# DATA EXCERPT
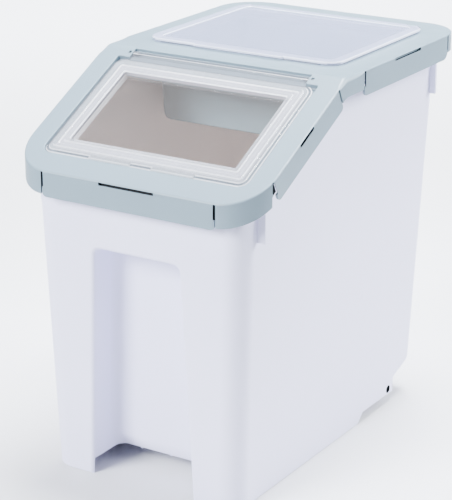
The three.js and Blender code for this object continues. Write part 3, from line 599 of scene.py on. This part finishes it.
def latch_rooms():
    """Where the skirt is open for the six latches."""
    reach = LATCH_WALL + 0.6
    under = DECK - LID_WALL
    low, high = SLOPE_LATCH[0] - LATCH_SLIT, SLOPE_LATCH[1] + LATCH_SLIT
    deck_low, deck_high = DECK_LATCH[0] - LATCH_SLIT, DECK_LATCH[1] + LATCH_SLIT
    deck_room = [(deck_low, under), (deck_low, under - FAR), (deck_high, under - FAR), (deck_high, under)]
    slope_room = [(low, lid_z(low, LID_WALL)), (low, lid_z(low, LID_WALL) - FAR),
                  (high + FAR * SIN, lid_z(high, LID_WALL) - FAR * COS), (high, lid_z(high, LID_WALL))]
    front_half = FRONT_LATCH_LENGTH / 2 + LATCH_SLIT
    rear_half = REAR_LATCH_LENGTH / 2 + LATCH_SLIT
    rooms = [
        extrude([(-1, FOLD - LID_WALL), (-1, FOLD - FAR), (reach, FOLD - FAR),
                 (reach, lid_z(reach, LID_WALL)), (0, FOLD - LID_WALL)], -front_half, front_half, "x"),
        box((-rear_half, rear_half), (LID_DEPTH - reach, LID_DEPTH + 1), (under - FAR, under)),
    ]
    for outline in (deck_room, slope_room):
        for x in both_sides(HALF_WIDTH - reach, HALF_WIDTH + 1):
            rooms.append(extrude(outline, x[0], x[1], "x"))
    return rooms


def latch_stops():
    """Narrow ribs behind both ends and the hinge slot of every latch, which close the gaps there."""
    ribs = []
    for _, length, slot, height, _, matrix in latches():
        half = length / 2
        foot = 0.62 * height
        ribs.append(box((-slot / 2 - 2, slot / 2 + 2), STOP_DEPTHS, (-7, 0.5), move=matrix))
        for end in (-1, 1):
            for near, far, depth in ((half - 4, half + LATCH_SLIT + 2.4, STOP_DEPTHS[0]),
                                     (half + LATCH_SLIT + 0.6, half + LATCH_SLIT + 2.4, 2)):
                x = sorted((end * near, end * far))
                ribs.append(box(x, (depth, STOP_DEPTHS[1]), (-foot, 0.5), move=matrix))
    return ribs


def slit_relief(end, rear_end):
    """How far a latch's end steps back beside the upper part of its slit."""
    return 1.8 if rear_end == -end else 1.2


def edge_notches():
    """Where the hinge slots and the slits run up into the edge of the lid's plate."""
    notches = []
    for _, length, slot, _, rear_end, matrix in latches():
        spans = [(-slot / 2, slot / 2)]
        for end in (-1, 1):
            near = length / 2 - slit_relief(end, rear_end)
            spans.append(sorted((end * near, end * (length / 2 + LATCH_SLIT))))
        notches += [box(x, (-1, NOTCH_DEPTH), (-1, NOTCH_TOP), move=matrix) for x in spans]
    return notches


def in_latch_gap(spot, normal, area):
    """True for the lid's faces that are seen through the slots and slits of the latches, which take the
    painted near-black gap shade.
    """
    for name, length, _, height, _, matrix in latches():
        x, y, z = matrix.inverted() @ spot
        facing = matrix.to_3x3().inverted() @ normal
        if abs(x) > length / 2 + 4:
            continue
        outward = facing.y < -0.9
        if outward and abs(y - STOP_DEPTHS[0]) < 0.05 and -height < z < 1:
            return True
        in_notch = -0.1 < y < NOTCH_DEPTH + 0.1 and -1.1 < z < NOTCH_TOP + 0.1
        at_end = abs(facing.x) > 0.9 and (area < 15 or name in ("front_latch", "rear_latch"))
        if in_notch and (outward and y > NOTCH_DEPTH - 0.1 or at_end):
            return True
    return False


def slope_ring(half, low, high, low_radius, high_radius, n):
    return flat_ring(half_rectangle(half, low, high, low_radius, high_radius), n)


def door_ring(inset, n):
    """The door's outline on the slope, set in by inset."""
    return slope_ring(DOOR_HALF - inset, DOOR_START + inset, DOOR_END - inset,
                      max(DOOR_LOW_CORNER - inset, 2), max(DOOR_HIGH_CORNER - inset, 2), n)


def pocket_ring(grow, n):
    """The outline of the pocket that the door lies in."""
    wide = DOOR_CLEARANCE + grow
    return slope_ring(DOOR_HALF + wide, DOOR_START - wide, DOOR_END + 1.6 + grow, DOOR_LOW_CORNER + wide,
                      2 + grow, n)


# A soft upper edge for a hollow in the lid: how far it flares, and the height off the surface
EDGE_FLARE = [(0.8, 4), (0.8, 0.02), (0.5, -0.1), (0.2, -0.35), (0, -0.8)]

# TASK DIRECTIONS
Repeat the preceding lines exactly, please, every one of them.

# PROBLEM SOLUTION
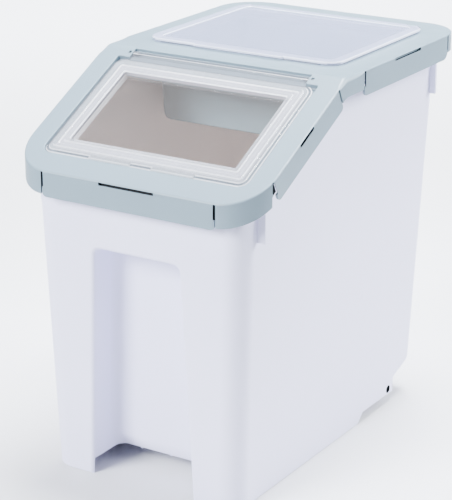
The three.js and Blender code for this object continues. Write part 3, from line 599 of scene.py on. This part finishes it.
def latch_rooms():
    """Where the skirt is open for the six latches."""
    reach = LATCH_WALL + 0.6
    under = DECK - LID_WALL
    low, high = SLOPE_LATCH[0] - LATCH_SLIT, SLOPE_LATCH[1] + LATCH_SLIT
    deck_low, deck_high = DECK_LATCH[0] - LATCH_SLIT, DECK_LATCH[1] + LATCH_SLIT
    deck_room = [(deck_low, under), (deck_low, under - FAR), (deck_high, under - FAR), (deck_high, under)]
    slope_room = [(low, lid_z(low, LID_WALL)), (low, lid_z(low, LID_WALL) - FAR),
                  (high + FAR * SIN, lid_z(high, LID_WALL) - FAR * COS), (high, lid_z(high, LID_WALL))]
    front_half = FRONT_LATCH_LENGTH / 2 + LATCH_SLIT
    rear_half = REAR_LATCH_LENGTH / 2 + LATCH_SLIT
    rooms = [
        extrude([(-1, FOLD - LID_WALL), (-1, FOLD - FAR), (reach, FOLD - FAR),
                 (reach, lid_z(reach, LID_WALL)), (0, FOLD - LID_WALL)], -front_half, front_half, "x"),
        box((-rear_half, rear_half), (LID_DEPTH - reach, LID_DEPTH + 1), (under - FAR, under)),
    ]
    for outline in (deck_room, slope_room):
        for x in both_sides(HALF_WIDTH - reach, HALF_WIDTH + 1):
            rooms.append(extrude(outline, x[0], x[1], "x"))
    return rooms


def latch_stops():
    """Narrow ribs behind both ends and the hinge slot of every latch, which close the gaps there."""
    ribs = []
    for _, length, slot, height, _, matrix in latches():
        half = length / 2
        foot = 0.62 * height
        ribs.append(box((-slot / 2 - 2, slot / 2 + 2), STOP_DEPTHS, (-7, 0.5), move=matrix))
        for end in (-1, 1):
            for near, far, depth in ((half - 4, half + LATCH_SLIT + 2.4, STOP_DEPTHS[0]),
                                     (half + LATCH_SLIT + 0.6, half + LATCH_SLIT + 2.4, 2)):
                x = sorted((end * near, end * far))
                ribs.append(box(x, (depth, STOP_DEPTHS[1]), (-foot, 0.5), move=matrix))
    return ribs


def slit_relief(end, rear_end):
    """How far a latch's end steps back beside the upper part of its slit."""
    return 1.8 if rear_end == -end else 1.2


def edge_notches():
    """Where the hinge slots and the slits run up into the edge of the lid's plate."""
    notches = []
    for _, length, slot, _, rear_end, matrix in latches():
        spans = [(-slot / 2, slot / 2)]
        for end in (-1, 1):
            near = length / 2 - slit_relief(end, rear_end)
            spans.append(sorted((end * near, end * (length / 2 + LATCH_SLIT))))
        notches += [box(x, (-1, NOTCH_DEPTH), (-1, NOTCH_TOP), move=matrix) for x in spans]
    return notches


def in_latch_gap(spot, normal, area):
    """True for the lid's faces that are seen through the slots and slits of the latches, which take the
    painted near-black gap shade.
    """
    for name, length, _, height, _, matrix in latches():
        x, y, z = matrix.inverted() @ spot
        facing = matrix.to_3x3().inverted() @ normal
        if abs(x) > length / 2 + 4:
            continue
        outward = facing.y < -0.9
        if outward and abs(y - STOP_DEPTHS[0]) < 0.05 and -height < z < 1:
            return True
        in_notch = -0.1 < y < NOTCH_DEPTH + 0.1 and -1.1 < z < NOTCH_TOP + 0.1
        at_end = abs(facing.x) > 0.9 and (area < 15 or name in ("front_latch", "rear_latch"))
        if in_notch and (outward and y > NOTCH_DEPTH - 0.1 or at_end):
            return True
    return False


def slope_ring(half, low, high, low_radius, high_radius, n):
    return flat_ring(half_rectangle(half, low, high, low_radius, high_radius), n)


def door_ring(inset, n):
    """The door's outline on the slope, set in by inset."""
    return slope_ring(DOOR_HALF - inset, DOOR_START + inset, DOOR_END - inset,
                      max(DOOR_LOW_CORNER - inset, 2), max(DOOR_HIGH_CORNER - inset, 2), n)


def pocket_ring(grow, n):
    """The outline of the pocket that the door lies in."""
    wide = DOOR_CLEARANCE + grow
    return slope_ring(DOOR_HALF + wide, DOOR_START - wide, DOOR_END + 1.6 + grow, DOOR_LOW_CORNER + wide,
                      2 + grow, n)


# A soft upper edge for a hollow in the lid: how far it flares, and the height off the surface
EDGE_FLARE = [(0.8, 4), (0.8, 0.02), (0.5, -0.1), (0.2, -0.35), (0, -0.8)]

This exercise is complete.